Put the top oven rack in a position so that when the meat will be about 1.5 inches from the heat. You might need to put a casserole dish as a shim underneath the cookie sheet for this. Keep in mind- listen sharp here- that all ovens are different. One and a half inches is not so close in my crappy little oven, but if you have a nice gas broiler five inches is probably a much better distance.

Preheat the cooking apparatus under the hot broiler for five minutes. We're heating that rack before we put the meat on it because metal has networks of tiny little cracks that change their configuration as they heat. Put the meat on when the rack is hot and you can pull it off when the rack is hot. Put the meat on when the rack is cold, the rack heats up and grabs ahold of the meat.

Cookie sheet elevator shim, cookie sheet with its bed of salt, and roasting rack on top. Into the oven, heat it up. Keep the oven door open or the interior of the oven will quickly reach a temperature that will make the element turn off. You don't want that.

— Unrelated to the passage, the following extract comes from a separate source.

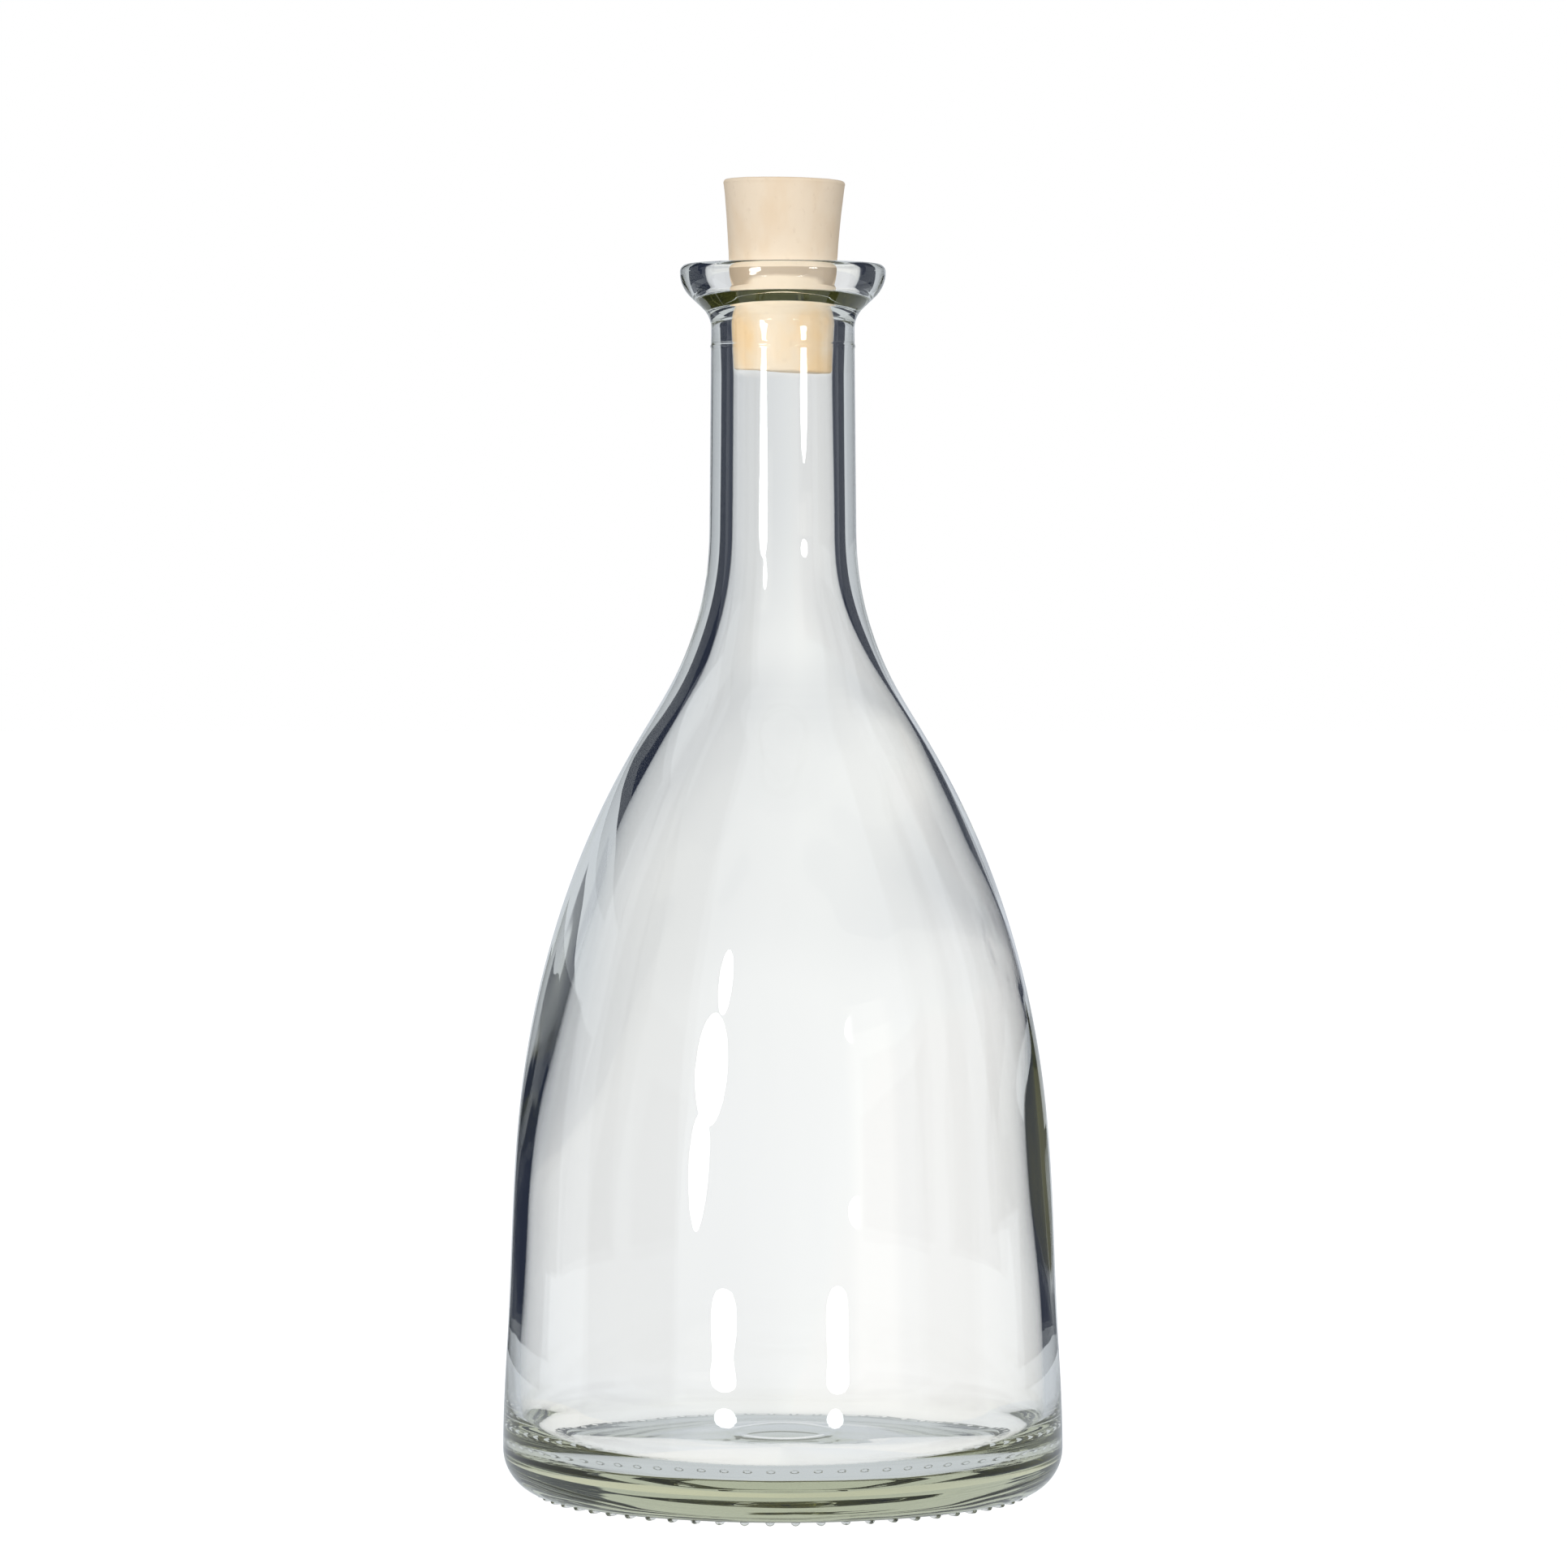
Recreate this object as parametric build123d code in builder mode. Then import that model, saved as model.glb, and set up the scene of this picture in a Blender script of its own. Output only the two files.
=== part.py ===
# A bell-shaped glass bottle with a tapered cork pushed into its mouth.
# It stands on Z = 0 with its axis on Z. Lengths are in millimetres, angles in degrees.

import os
from math import atan2, cos, radians, sin, tan

from build123d import *

# Glass: outside sizes
body_radius = 50.1
body_height = 172.0  # table to the foot of the neck
neck_length = 38.1  # foot of the neck to the start of the flare
neck_foot_radius = 13.1
neck_top_radius = 12.75
flare_height = 5.3  # neck to the lower edge of the lip
lip_height = 4.0
lip_radius = 18.35

# Glass: roundings of the neck and the lip. The lip's side is all rounding, so those two are
# given as shares of its height, and a narrow land is left between them.
collar_radius = 5.0  # hollow rounding under the flare
lip_under_share = 0.645
lip_edge_share = 0.35

# Glass: mouth, a shallow cup whose sloping floor leads to the cork's seat
mouth_radius = 13.9
mouth_depth = 4.1  # top of the lip to the outer edge of the cup's floor
seat_depth = 5.35  # top of the lip to the upper end of the cork's seat
mouth_edge_radius = 1.4
mouth_corner_radius = 0.9
seat_edge_radius = 0.8
throat_radius = 25.0  # where the cork's seat runs out into the bore

# Glass: heel and base
heel_radius = 8.0
heel_turn = 68.0  # degrees that the heel turns before it meets the standing ring
stand_width = 3.6  # flat ring that carries the knurls
punt_height = 5.6  # middle of the underside above the table
floor_height = 7.5  # edge of the inside floor above the table
floor_rise = 3.2  # middle of the inside floor above its edge
floor_corner_radius = 8.0  # hollow corner between the floor and the wall

# Glass: wall thickness
body_wall = 2.4
neck_wall = 4.0
heel_wall = 3.0

# Knurls that the bottle stands on: short bars, each pointing at the axis
knurl_count = 62
knurl_length = 3.0
knurl_width = 1.9
knurl_height = 0.75
knurl_taper = 30.0
knurl_root = 0.3  # how far a knurl reaches into the base

# Ring left on the neck by the joint of the mould
mould_ring_drop = 5.3  # below the start of the flare
mould_ring_proud = 0.15
mould_ring_width = 0.9

# Cork
cork_depth = 19.7  # length inside the mouth
cork_stand_out = 15.2  # length above the lip
cork_bottom_radius = 8.77
cork_seat_radius = 9.67  # level with the top of the lip
cork_top_radius = 10.94
cork_edge_radius = 0.6
cork_clearance = 0.08  # radial gap between the cork and its seat

# Bell outline, from the top of the heel up to the foot of the neck. Each row has the share of
# the height, the share of the radius from the neck's to the body's, and the share of the extra
# wall that the neck has over the body.
bell_shares = [
    (0.145, 0.972, 0.00),
    (0.292, 0.945, 0.00),
    (0.400, 0.903, 0.15),
    (0.500, 0.824, 0.40),
    (0.600, 0.698, 0.75),
    (0.700, 0.516, 1.00),
    (0.780, 0.323, 1.15),
    (0.840, 0.168, 1.20),
    (0.890, 0.077, 1.10),
    (0.940, 0.022, 1.03),
]

# Sizes worked out from the ones above
heel_height = knurl_height + heel_radius * sin(radians(heel_turn))
heel_centre_radius = body_radius - heel_radius
stand_outer_radius = heel_centre_radius + heel_radius * cos(radians(heel_turn))
stand_inner_radius = stand_outer_radius - stand_width
knurl_ring_radius = stand_outer_radius - stand_width / 2
collar_height = body_height + neck_length
mould_ring_height = collar_height - mould_ring_drop
neck_taper = (neck_foot_radius - neck_top_radius) / neck_length
mould_ring_radius = neck_top_radius + neck_taper * mould_ring_drop
lip_foot_height = collar_height + flare_height
glass_height = lip_foot_height + lip_height
flare_angle = atan2(flare_height, lip_radius - neck_top_radius)
lip_under_radius = lip_under_share * lip_height / tan((radians(90) - flare_angle) / 2)
lip_edge_radius = lip_edge_share * lip_height
mouth_foot_height = glass_height - mouth_depth
cork_bottom_height = glass_height - cork_depth
cork_top_height = glass_height + cork_stand_out
cork_taper = (cork_seat_radius - cork_bottom_radius) / cork_depth
bore_radius = cork_bottom_radius + cork_clearance
seat_height = glass_height - seat_depth
seat_radius = bore_radius + cork_taper * (cork_depth - seat_depth)
bore_foot_radius = neck_foot_radius - neck_wall
inner_foot_radius = body_radius - heel_wall
inner_foot_height = floor_height + floor_corner_radius
floor_edge_radius = inner_foot_radius - floor_corner_radius

bell_outside = []
bell_inside = []
for height_share, radius_share, wall_share in bell_shares:
    height = heel_height + height_share * (body_height - heel_height)
    radius = neck_foot_radius + radius_share * (body_radius - neck_foot_radius)
    wall = body_wall + wall_share * (neck_wall - body_wall)
    bell_outside.append((radius, height))
    bell_inside.append((radius - wall, height))

# Glass bottle: one half section turned about the axis, then the knurls added below it
with BuildPart() as glass_bottle:
    with BuildSketch(Plane.XZ):
        with BuildLine():
            underside = TangentArc(
                (0, punt_height), (stand_inner_radius, knurl_height), tangent=(1, 0)
            )
            Line(underside @ 1, (stand_outer_radius, knurl_height))
            CenterArc((heel_centre_radius, heel_height), heel_radius, -heel_turn, heel_turn)
            Spline(
                (body_radius, heel_height),
                *bell_outside,
                (neck_foot_radius, body_height),
                tangents=[(0, 1), (neck_top_radius - neck_foot_radius, neck_length)],
            )
            finish = FilletPolyline(
                (neck_foot_radius, body_height),
                (neck_top_radius, collar_height),
                (lip_radius, lip_foot_height),
                (lip_radius, glass_height),
                (mouth_radius, glass_height),
                (mouth_radius, mouth_foot_height),
                (seat_radius, seat_height),
                (bore_radius, cork_bottom_height),
                (bore_foot_radius, body_height),
                radius=[
                    collar_radius,
                    lip_under_radius,
                    lip_edge_radius,
                    mouth_edge_radius,
                    mouth_corner_radius,
                    seat_edge_radius,
                    throat_radius,
                ],
            )
            Spline(
                (bore_foot_radius, body_height),
                *reversed(bell_inside),
                (inner_foot_radius, inner_foot_height),
                tangents=[finish % 1, (0, -1)],
            )
            CenterArc(
                (floor_edge_radius, inner_foot_height), floor_corner_radius, -90, 90
            )
            Spline(
                (floor_edge_radius, floor_height),
                (0, floor_height + floor_rise),
                tangents=[(-1, 0), (-1, 0)],
            )
            Line((0, floor_height + floor_rise), (0, punt_height))
        make_face()
        with Locations((mould_ring_radius, mould_ring_height)):
            Ellipse(mould_ring_proud, mould_ring_width / 2)
    revolve(axis=Axis.Z)
    with BuildSketch(Plane.XY.offset(knurl_height + knurl_root)):
        with PolarLocations(knurl_ring_radius, knurl_count):
            SlotOverall(knurl_length, knurl_width)
    extrude(amount=-(knurl_height + knurl_root), taper=knurl_taper)
glass_bottle.part.label = "glass_bottle"

# Cork stopper: its lower end follows the seat in the mouth, its upper end flares
with BuildPart() as cork_stopper:
    with BuildSketch(Plane.XZ):
        with BuildLine():
            Line((0, cork_bottom_height), (cork_bottom_radius, cork_bottom_height))
            seat = Line(
                (cork_bottom_radius, cork_bottom_height), (cork_seat_radius, glass_height)
            )
            TangentArc(seat @ 1, (cork_top_radius, cork_top_height), tangent=seat % 1)
            Line((cork_top_radius, cork_top_height), (0, cork_top_height))
            Line((0, cork_top_height), (0, cork_bottom_height))
        make_face()
    revolve(axis=Axis.Z)
    rims = cork_stopper.edges().filter_by(GeomType.CIRCLE).sort_by(Axis.Z)
    fillet([rims[0], rims[-1]], radius=cork_edge_radius)
cork_stopper.part.label = "cork_stopper"

os.makedirs("parts", exist_ok=True)
export_step(glass_bottle.part, "parts/glass_bottle.step")
export_step(cork_stopper.part, "parts/cork_stopper.step")
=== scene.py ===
"""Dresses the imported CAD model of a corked, bell-shaped glass bottle for a studio render.

The glass and the cork are modelled again here from the named sizes of the CAD source, with the
rounded knurls, wavy inner wall and cut cork that the solids leave out, and they take the place of
the two CAD nodes. The object stands on Z = 0 with its axis on Z, and the camera looks along +Y.
Lengths are in metres. Angles are in degrees where a name or a comment says so, else in radians.
"""

import logging
import math
from collections.abc import Callable, Iterator, Sequence
from contextlib import contextmanager
from dataclasses import dataclass
from enum import Enum
from itertools import pairwise

import bmesh
import bpy
import numpy as np
from mathutils import Matrix

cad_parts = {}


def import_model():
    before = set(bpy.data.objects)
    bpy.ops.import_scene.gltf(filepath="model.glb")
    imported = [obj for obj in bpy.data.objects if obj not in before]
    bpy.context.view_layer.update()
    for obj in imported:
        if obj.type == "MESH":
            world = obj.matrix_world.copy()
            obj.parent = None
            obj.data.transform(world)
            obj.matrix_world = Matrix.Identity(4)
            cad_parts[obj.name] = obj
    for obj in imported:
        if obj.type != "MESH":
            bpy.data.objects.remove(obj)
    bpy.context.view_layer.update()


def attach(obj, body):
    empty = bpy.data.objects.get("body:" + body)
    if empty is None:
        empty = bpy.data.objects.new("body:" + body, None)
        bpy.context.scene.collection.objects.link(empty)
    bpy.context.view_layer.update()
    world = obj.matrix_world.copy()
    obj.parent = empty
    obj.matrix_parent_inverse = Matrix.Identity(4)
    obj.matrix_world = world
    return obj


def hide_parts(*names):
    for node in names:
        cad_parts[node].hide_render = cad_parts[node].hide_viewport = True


LOG = logging.getLogger("corked_bottle")
JOIN_DISTANCE = 1e-6  # vertices closer than this are one
QUARTER = 90.0  # degrees
ONCE = 0.5  # a count of bounces over this is one or more

Point = tuple[float, float]  # of an outline: radius and height
Span = tuple[float, float]  # start and end of a range
Colour = tuple[float, float, float]


class Slot(Enum):
    """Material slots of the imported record."""

    GLASS = "clear_glass"
    CORK = "natural_cork"


class Body(Enum):
    """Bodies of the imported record."""

    BOTTLE = "bottle"
    STOPPER = "stopper"


class CardTone(Enum):
    """Colours of the cards that stand round the bottle."""

    LEFT_DARK = (0.022, 0.028, 0.048)
    RIGHT_DARK = (0.034, 0.040, 0.060)
    FRONT_DARK = (0.06, 0.07, 0.10)
    FRONT_GREY = (0.28, 0.29, 0.32)
    WHITE = (1.2, 1.2, 1.2)


# Outlines: lists of (radius, height) points


def arc(centre: Point, radius: float, start: float, turn: float, steps: int) -> list[Point]:
    """Places points along a circular arc.

    Args:
        centre: Radius and height of the arc's centre.
        radius: Radius of the arc itself.
        start: Direction of the first point from the centre, in degrees from outwards.
        turn: Degrees that the arc turns, upwards first.
        steps: Number of equal steps.

    Returns:
        The points from one end to the other.
    """
    angles = [math.radians(start + turn * i / steps) for i in range(steps + 1)]
    return [(centre[0] + radius * math.cos(a), centre[1] + radius * math.sin(a)) for a in angles]


def tangent_arc(start: Point, end: Point, heading: Point, steps: int) -> list[Point]:
    """Places points along the arc that leaves a point in a given direction.

    Args:
        start: First point.
        end: Last point.
        heading: Direction of the arc at its first point.
        steps: Number of equal steps.

    Returns:
        The points from start to end.
    """
    chord = np.subtract(end, start)
    ahead = np.array(heading) / math.hypot(*heading)
    side = np.array((-ahead[1], ahead[0]))
    radius = chord @ chord / (2 * chord @ side)
    centre = start + radius * side
    first = math.degrees(math.atan2(start[1] - centre[1], start[0] - centre[0]))
    turn = 2 * math.degrees(math.atan2(chord @ side, chord @ ahead))
    return arc(tuple(centre), abs(radius), first, turn, steps)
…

Now put your salted meat in its designated position on the rack above the salt bed. Cook for 4-5 minutes per side for a 1.25" steak, or until each side is crusty and dark brown. Note that the salt absorbs the fluid dropped by the meat so that it does not dry out and burn. Also note that the salt is not in contact with the meat so that your supper does not turn into a Mormon holy site.

Once crusty brown on all sides, your meat is cooked. Of course, there are those of us who don't particularly care how done it is, or if it is vocalizing and/or actively struggling. Cook it for longer if you like it medium-well or whatever. Or eat a hot dog. Cold. From the package. Crying.

This salt trick works with hamburgers, sausages, mushrooms, all sorts of broiler applications where the target wants a lot of intense dry heat and you are for some reason unable or unwilling to fire up the grill.